Japanese writer (1920–2019)

Moritake Kimura (木村 盛武, Kimura Moritake) was a Japanese non-fiction writer. He is best known for his investigation of the Sankebetsu brown bear incident, which caused the greatest damage in the history of Japanese animal damage.

== Biography ==
Moritake Kimura was born in 1920 in Sapporo, Hokkaido. His father, a forestry official, and maternal uncle told him about the Sankebetsu brown bear incident, which caused the most damage in Japanese history, when he was a child, and it left a strong impression on him.

In August 1938, after enrolling in the manufacturing department of Hokkaido Government Otaru Fisheries School, currently Hokkaido Otaru Fisheries High School, he survived a bear attack on Paramushir, where he conducted practical training, that took one life, and since then he had been unable to escape his interest in bears.

Once he graduated in 1939, he worked as a king crab inspector, but completed the training course's first type of Hokkaido Government Forestry and became one of these officers, just like his father and paternal grandfather, in 1941. He then began researching the truth behind the Sankebetsu brown bear incident, for which no solid information existed, but failed to obtain sufficient information through literature.

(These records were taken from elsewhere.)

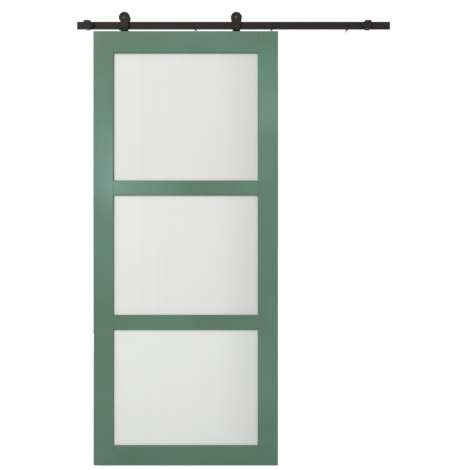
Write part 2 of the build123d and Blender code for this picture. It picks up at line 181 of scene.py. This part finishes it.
cameraSettings = {
    "place": (0.5527, -2.300, -0.894),
    "lens": 36.69,
    "sensor": 36.0,
    "shiftUp": -0.0426,
    "clipEnd": 60.0,
}


def makeCamera():
    data = bpy.data.cameras.new("camera")
    data.lens = cameraSettings["lens"]
    data.sensor_width = cameraSettings["sensor"]
    data.shift_y = cameraSettings["shiftUp"]
    data.clip_end = cameraSettings["clipEnd"]
    camera = bpy.data.objects.new("camera", data)
    camera.location = cameraSettings["place"]
    camera.rotation_euler = (math.pi / 2, 0, 0)
    bpy.context.scene.collection.objects.link(camera)
    bpy.context.scene.camera = camera


makeCamera()
print("camera placed")


# light, floor and white surroundings

studio = {
    "lamps": {
        "key": {
            "place": (-2.8, -4.0, 2.5), "size": (2.2, 2.2),
            "watts": 110.0, "colour": (1.0, 0.98, 0.93),
        },
        "leftWindow": {
            "place": (-0.53, -2.3, -0.46), "size": (0.30, 0.58),
            "watts": 6.0, "colour": (0.53, 0.80, 0.92),
        },
        "rightWindow": {
            "place": (0.89, -2.3, 0.09), "size": (0.28, 0.45),
            "watts": 2.3, "colour": (0.60, 0.90, 0.98),
        },
        "back": {
            "place": (-0.75, 2.6, -1.70), "size": (1.4, 2.2),
            "watts": 40.0, "colour": (1.0, 0.985, 0.96),
        },
    },
    "aim": (0.35, 0.0, -1.0),
    "white": (1.0, 1.0, 1.0, 1.0),
    "surroundings": {"Camera": 1.0, "Glossy": 1.0, "Transmission": 1.0, "Diffuse": 0.71},
    "floorDrop": 0.010,
    "floorHalf": 14.0,
    "floorGlow": {"Camera": 0.75, "Glossy": 0.30, "Transmission": 0.75},
    "floorMatt": (0.63, 0.66, 0.69, 1.0),
}


def makeLamp(name, settings):
    data = bpy.data.lights.new(name, "AREA")
    data.shape = "RECTANGLE"
    data.size, data.size_y = settings["size"]
    data.energy = settings["watts"]
    data.color = settings["colour"]
    lamp = bpy.data.objects.new(name, data)
    lamp.location = settings["place"]
    way = Vector(studio["aim"]) - Vector(settings["place"])
    lamp.rotation_euler = way.to_track_quat("-Z", "Y").to_euler()
    bpy.context.scene.collection.objects.link(lamp)


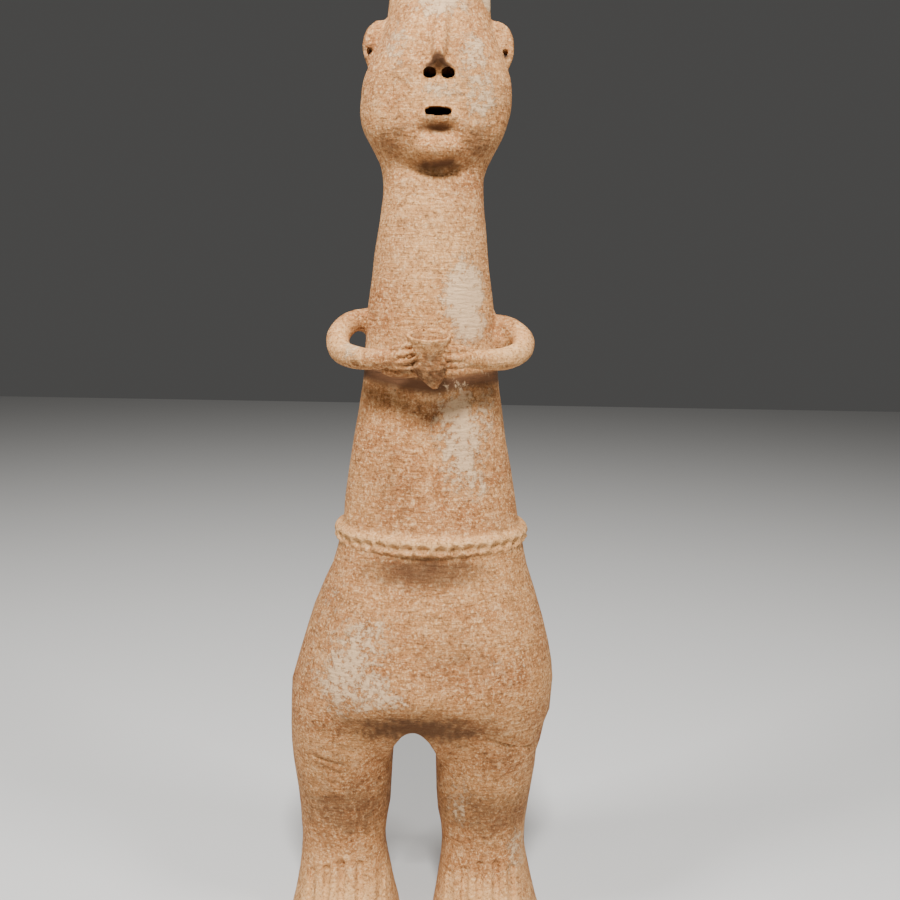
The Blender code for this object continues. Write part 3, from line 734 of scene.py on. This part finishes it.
# %% Press in the fold under the belly
BELLY_FOLD = [(-90, 47, 180), (-66, 56, 187), (-46, 62, 193), (-25, 66, 199), (-6, 67, 202), (13, 66, 202),
              (30, 64, 198), (45, 58, 190), (57, 50, 181)]
BELLY_FOLD_DEPTH = 3.4
BELLY_SWELL = 1.4
UNDER_BELLY = ((-9, 68, 182), (58, 34, 24))
UNDER_BELLY_PUSH = 12
points -= normals * (BELLY_FOLD_DEPTH * along(points, BELLY_FOLD, 13, ends=0.2))[:, None]
over_the_fold = [(aside, ahead + 4, up + 19) for aside, ahead, up in BELLY_FOLD]
points += normals * (BELLY_SWELL * along(points, over_the_fold, 12, ends=0.3))[:, None]
points[:, 1] -= UNDER_BELLY_PUSH * around(points, np.array(UNDER_BELLY[0]), UNDER_BELLY[1])
print("The belly is pressed back by up to", UNDER_BELLY_PUSH, "parts")

# %% [markdown]
# ## Face and hands
# Hollows beside the nose, under the lips and under the chin give the mask its relief. On the hands,
# slits part the fingers: short deep gaps on one hand, two fine lines on the other.

# %% Press the face
# Centre, half sizes and how far back the clay is pushed
FACE_HOLLOWS = [
    ((FACE_ASIDE - 17, 50, 712), (10, 30, 13), 2.0),
    ((FACE_ASIDE + 17, 50, 712), (10, 30, 13), 2.0),
    ((FACE_ASIDE, 50, 663.5), (16, 12, 4.4), 3.4),
    ((FACE_ASIDE, 36, 637), (22, 16, 6), 6.0),
    ((FACE_ASIDE, 54, 704), (11, 12, 4.5), 3.0),
]
for centre, half_sizes, depth in FACE_HOLLOWS:
    points[:, 1] -= depth * around(points, np.array(centre), half_sizes)

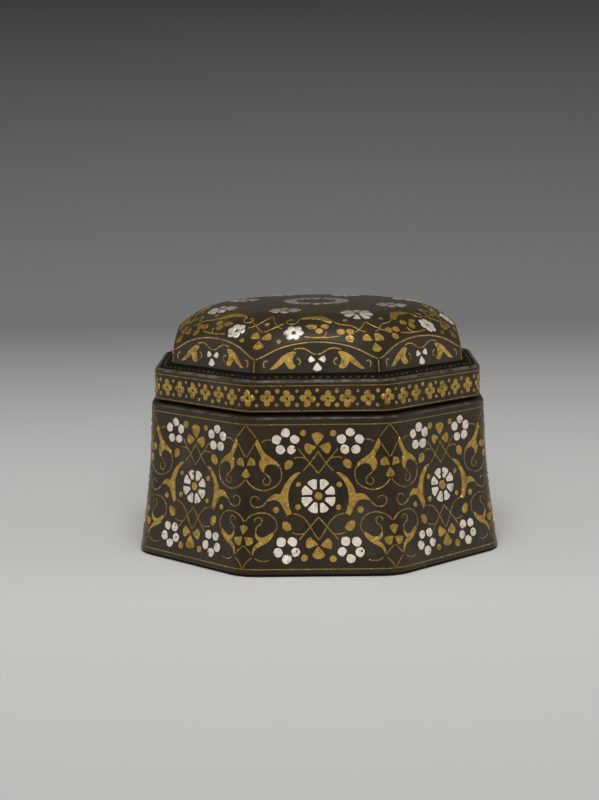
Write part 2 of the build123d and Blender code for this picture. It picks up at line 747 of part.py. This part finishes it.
def arch_leaves():
    """Split leaves in both halves of each arch."""
    strands = [
        [(17.5, 1.5), (14.4, 4.6), (11.2, 7.2), (8.9, 8.0)],
        [(8.9, 8.0), (7.8, 7.3), (8.6, 6.2), (9.0, 4.9), (8.7, 3.6), (7.9, 2.6)],
        [(7.9, 2.6), (8.5, 1.8), (9.9, 1.6), (11.1, 2.6), (11.9, 4.3)],
        [(11.9, 4.3), (13.6, 2.9), (15.7, 1.6), (17.5, 1.5)],
    ]
    return round_the_box(both_hands([leaf_plate(dome_wall_place, strands)]))


def arch_wires():
    """Double arch over the silver trefoil, and small curls beside the leaves."""
    double = [(8.6, 8.55), (6.9, 9.0), (4.9, 8.9), (2.5, 7.6), (0.3, 6.8)]
    inner_curl = [(7.4, 5.3), (6.4, 4.8), (6.2, 3.9), (7.0, 3.1)]
    corner_curl = [(18.2, 4.2), (19.1, 4.4), (19.7, 3.4), (19.3, 2.1)]
    pieces = [wire(dome_wall_place, double, arch_scroll_wire),
              wire(dome_wall_place, inner_curl, 0.5, 0.35),
              wire(dome_wall_place, corner_curl, 0.35, 0.45)]
    return round_the_box(both_hands(pieces))


def arch_trefoils():
    """Silver trefoils in the middle of the arches."""
    upper, drop = thick(fan(2.5, 2.5, 0.35)), thick(fan(3.3, 3.4, 0.35))
    pieces = petals_about(upper, dome_wall_place, 0, 4.6, 1.85, [12, 168])
    pieces += petals_about(drop, dome_wall_place, 0, 4.6, 2.25, [-90])
    return round_the_box(pieces)


# ---- Pattern on the dome's round top: degrees from the middle of a face, then radius ----
corner_turn = half_turn
plain_corner, crown_corner = -corner_turn, corner_turn


def shoulder_blossoms(skin):
    """Six-lobed silver flowers on both sides of every second corner, bent to the dome."""
    flower = lobed(6, 2.45, 1.4, 0.75, 60.0)
    return alternate_faces([lay(dome_place(plain_corner + 13.0, 51.8), flower, skin)])


def shoulder_trefoils():
    """Trefoils over the corners, and buds in threes above the arches."""
    petal = thick(fan(4.1, 4.2, 0.55))
    on_corners = []
    for corner, r in ((plain_corner, 54.8), (crown_corner, 55.5)):
        on_corners += petals_about(petal, dome_patch(corner, r), 0, 0, 2.4, [35, 145, -90])
    long_bud, short_bud = thick(bud(4.2, 2.5)), thick(bud(3.2, 3.0))
    above_arch, beside = dome_patch(1.0, 49.3), dome_patch(crown_corner - 10.6, 52.8)
    on_faces = petals_about(long_bud, above_arch, 0, 0, 2.8, [170])
    on_faces += petals_about(short_bud, above_arch, 0, 0, 2.25, [8, -96])
    on_faces += petals_about(short_bud, beside, 0, 0, 2.25, [140, 35, -70])
    return alternate_corners(on_corners) + alternate_faces(on_faces)


def shoulder_arms(skin):
    """Swelling leaf above each arch."""
    strands = [
        [(-8.4, 44.0), (-4.5, 41.9), (0.0, 41.3), (3.6, 41.7)],
        [(3.6, 41.7), (6.0, 44.1), (7.9, 45.9)],
        [(7.9, 45.9), (6.6, 47.2)],
        [(6.6, 47.2), (4.0, 46.3), (1.2, 44.6), (-3.4, 44.0), (-8.4, 44.0)],
    ]
    return alternate_faces([leaf_plate(dome_place, strands, skin)])


def shoulder_wires(skin):
    """Stems, curls and crossing wires between the shoulder's figures."""
    a, b = plain_corner, crown_corner
    curl = [(-8.7, 44.3), (-9.2, 46.6), (-11.0, 47.7), (-12.9, 47.5), (-13.9, 46.1), (-13.0, 45.0),
            (-11.0, 45.1)]
    low = [(-4.8, 53.4), (0.0, 53.7), (4.0, 53.7), (9.0, 53.3)]
    shoot = [(3.9, 51.6), (3.5, 52.8), (2.0, 53.6)]
    pieces = [
        wire(dome_place, curl, 0.55, 0.4, skin),
        crossing([(a + 0.3, 52.0), (a + 4.8, 49.3), (a + 7.6, 47.4)],
                 [(a + 0.3, 42.6), (a + 2.1, 45.4), (a + 5.0, 48.8), (a + 8.0, 50.3)], skin),
        crossing([(8.2, 46.6), (12.2, 48.4), (15.4, 49.1), (b - 4.7, 51.0), (b - 2.3, 52.0)],
                 [(b - 0.3, 47.1), (b - 2.3, 49.3), (b - 4.7, 51.0), (b - 6.9, 52.1)], skin),
        wire_figure(dome_place, [(low, 0.6, 0.6), (shoot, wire_width, wire_width)], skin),
    ]
    return alternate_faces(pieces)


def crossing(first, second, skin):
    """Two wires of the dome that cross, in one piece."""
    return wire_figure(dome_place, [(points, wire_width, wire_width) for points in (first, second)], skin)


def shoulder_dots():
    """Dots beside the corners and above the arches."""
    plate = thick(disc(1.0))
    across = [stamp(plate, dome_place, plain_corner, 48.0)]
    beside = [stamp(plate, dome_place, plain_corner + 7.6, 55.3),
              stamp(plate, dome_place, crown_corner - 9.4, 45.4)]
    return alternate_corners(across) + alternate_faces(beside)


def crown_flowers():
    """Eight-petalled silver flowers on the crown, one towards each corner, nearer and farther."""
    petal = thick(wedge_petal(4.6, 0.7, 3.1, 0.35))
    pieces = []
    for corner, r in ((plain_corner, 31.5), (crown_corner, 39.5)):
        turns = even_turns(rosette_petals, petal_half_turn)
        pieces += petals_about(petal, dome_patch(corner, r), 0, 0, 3.8, turns)
    return alternate_corners(pieces)


def crown_rosette():
    """Large silver rosette in the middle of the crown."""
    petal = thick(wedge_petal(5.0, 2.3, 4.3, 0.6))
    turns = even_turns(crown_rosette_petals, 0.0)
    return [stamp(petal, dome_place, turn, 10.5, -90) for turn in turns]


# ---- Every node, by name ----
def solids_by_name():
    """Each sub-part of the box with its solids."""
    petals, eyes = body_rosettes()
    wall_skin, top_skin = body_skin(), dome_skin()
    return {
        "body_casting": [body_casting()],
        "base_plate": [base_plate()],
        "mouth_collar": [mouth_collar()],
        "body_border_lines": body_border_lines(),
        "body_rosette_petals": petals,
        "body_rosette_eyes": eyes,
        "body_dots": body_dots(),
        "body_blossom_petals": body_blossoms(),
        "body_trefoils": body_trefoils(),
        "body_buds": body_buds(),
        "leaf_arms": leaf_arms(),
        "leaf_arm_curls": arm_curls(),
        "face_lattice_wires": face_lattices(),
        "corner_leaves": corner_leaves(),
        "corner_curls": corner_curls(),
        "corner_heart_wires": corner_hearts(wall_skin),
        "corner_lattice_wires": corner_lattices(),
        "corner_stems": corner_stems(),
        "corner_trefoils": corner_trefoils(),
        "lid_casting": [lid_casting()],
        "rim_border_lines": rim_border_lines(),
        "rim_quatrefoils": rim_quatrefoils(),
        "rim_dots": rim_dots(),
        "ledge_beads": ledge_beads(),
        "dome_arch_wires": dome_arches(top_skin),
        "arch_leaves": arch_leaves(),
        "arch_scroll_wires": arch_wires(),
        "arch_trefoils": arch_trefoils(),
        "shoulder_blossoms": shoulder_blossoms(top_skin),
        "shoulder_trefoils": shoulder_trefoils(),
        "shoulder_leaf_arms": shoulder_arms(top_skin),
        "shoulder_wires": shoulder_wires(top_skin),
        "shoulder_dots": shoulder_dots(),
        "crown_flower_petals": crown_flowers(),
        "crown_rosette_petals": crown_rosette(),
    }


os.makedirs("parts", exist_ok=True)
for name, solids in solids_by_name().items():
    shape = solids[0] if len(solids) == 1 else Compound(solids)
    export_step(shape, f"parts/{name}.step")
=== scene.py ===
import json
import math
import random

import bmesh
import bpy
from mathutils import Matrix, Vector, noise


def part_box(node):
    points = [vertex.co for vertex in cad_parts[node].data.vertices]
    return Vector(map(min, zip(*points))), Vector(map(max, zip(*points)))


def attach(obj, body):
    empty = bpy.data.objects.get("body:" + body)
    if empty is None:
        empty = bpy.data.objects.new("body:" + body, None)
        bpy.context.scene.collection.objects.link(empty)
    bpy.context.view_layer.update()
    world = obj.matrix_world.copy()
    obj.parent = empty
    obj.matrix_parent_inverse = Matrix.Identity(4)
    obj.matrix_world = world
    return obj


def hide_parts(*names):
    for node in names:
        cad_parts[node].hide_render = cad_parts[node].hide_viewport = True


# An octagonal betel box of blackened zinc alloy, inlaid with brass and silver. Metres, +Z up.

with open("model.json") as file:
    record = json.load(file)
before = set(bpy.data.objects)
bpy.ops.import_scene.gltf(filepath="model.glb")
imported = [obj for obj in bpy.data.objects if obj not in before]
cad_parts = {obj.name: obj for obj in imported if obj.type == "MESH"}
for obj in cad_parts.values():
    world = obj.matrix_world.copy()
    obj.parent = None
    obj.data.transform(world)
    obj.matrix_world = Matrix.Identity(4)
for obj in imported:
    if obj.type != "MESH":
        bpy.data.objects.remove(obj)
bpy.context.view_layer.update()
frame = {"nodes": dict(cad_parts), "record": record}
scene = bpy.context.scene
mm = 0.001
random.seed(8)
noise.seed_set(8)

# ---- Heights that the finish follows, taken from the frame ----
mouth_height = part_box("lid_casting")[0][2]
band_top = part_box("rim_border_lines")[1][2] + 1.7 * mm
dome_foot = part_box("dome_arch_wires")[0][2]
lid_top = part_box("crown_rosette_petals")[1][2]
edge_height = 0.7 * mm
gap_height = 1.6 * mm
foot_edge = 1.1 * mm
crown_depth = 2.0 * mm
upright_limit = 0.9     # share of straight up beyond which a plate counts as level
upward_share = 0.5      # how far upwards the shown side of a plate may look
shown_limit = 0.5       # how closely a face has to look that way to be the shown one
wave_length = 1.6 * mm  # from one waver of a cut edge to the next
weld_distance = 1e-6

# ---- Camera: lens and sensor in mm, angles in degrees ----
camera_lens = 81.0
camera_sensor = 36.0
camera_spot = (0.35 * mm, -711.4 * mm, 164.7 * mm)
camera_down = 8.77
camera_turn = 0.61
camera_roll = -0.68


def set_camera():
    """Long lens, a little above the box and square to its front face."""
    lens = bpy.data.cameras.new("studio_camera")
    lens.lens = camera_lens
    lens.sensor_width = camera_sensor
    camera = bpy.data.objects.new("studio_camera", lens)
    scene.collection.objects.link(camera)
    turn = Matrix.Rotation(math.radians(camera_turn), 4, "Z")
    tilt = Matrix.Rotation(math.radians(90 - camera_down), 4, "X")
    roll = Matrix.Rotation(math.radians(camera_roll), 4, "Z")
    camera.matrix_world = Matrix.Translation(camera_spot) @ turn @ tilt @ roll
    scene.camera = camera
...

Twenty years later, in the spring of 1961, he was transferred from his Imperial Family Forest Agency office in the town of Horokanai to the local office in Kotanbetsu, which had jurisdiction over scene of the incident, working for until 1966. He conducted a field investigation and obtained testimonies from over thirty people, including those with knowledge of the incident and their sons. Putting this together, in 1964, the Asahikawa Forestry Bureau's magazine "Boreal Forest" published an article on the incident, "The Tomamae Bear Incident: The Greatest Tragedy in the History of Animal Attacks", making the incident widely known. This was reprinted in 1980, and further published as "The Devil's Valley" on December 9, 1994, by Kyōdō Culture Agency on March 1, 2008, and by Bungeishunjū on April 10, 2015.

He retired as a forestry official in 1980. Before his retirement, he worked at the offices of the Imperial Household Forestry Agency in Engaru, Nakatonbetsu, Ikutora, Horokanai, Kotanbetsu, Daisetsu, and Asahikawa. His home was in Minami Ward, Sapporo.

Since then, he began writing and researching wild animals, as like vegetation sixty years after the eruption of Tokachidake. However, at 8:20 a.m. on September 6, 2019, he died at a hospital in Sapporo due to acute heart failure, at the age of 99. His funeral and memorial service were held only by his close relatives.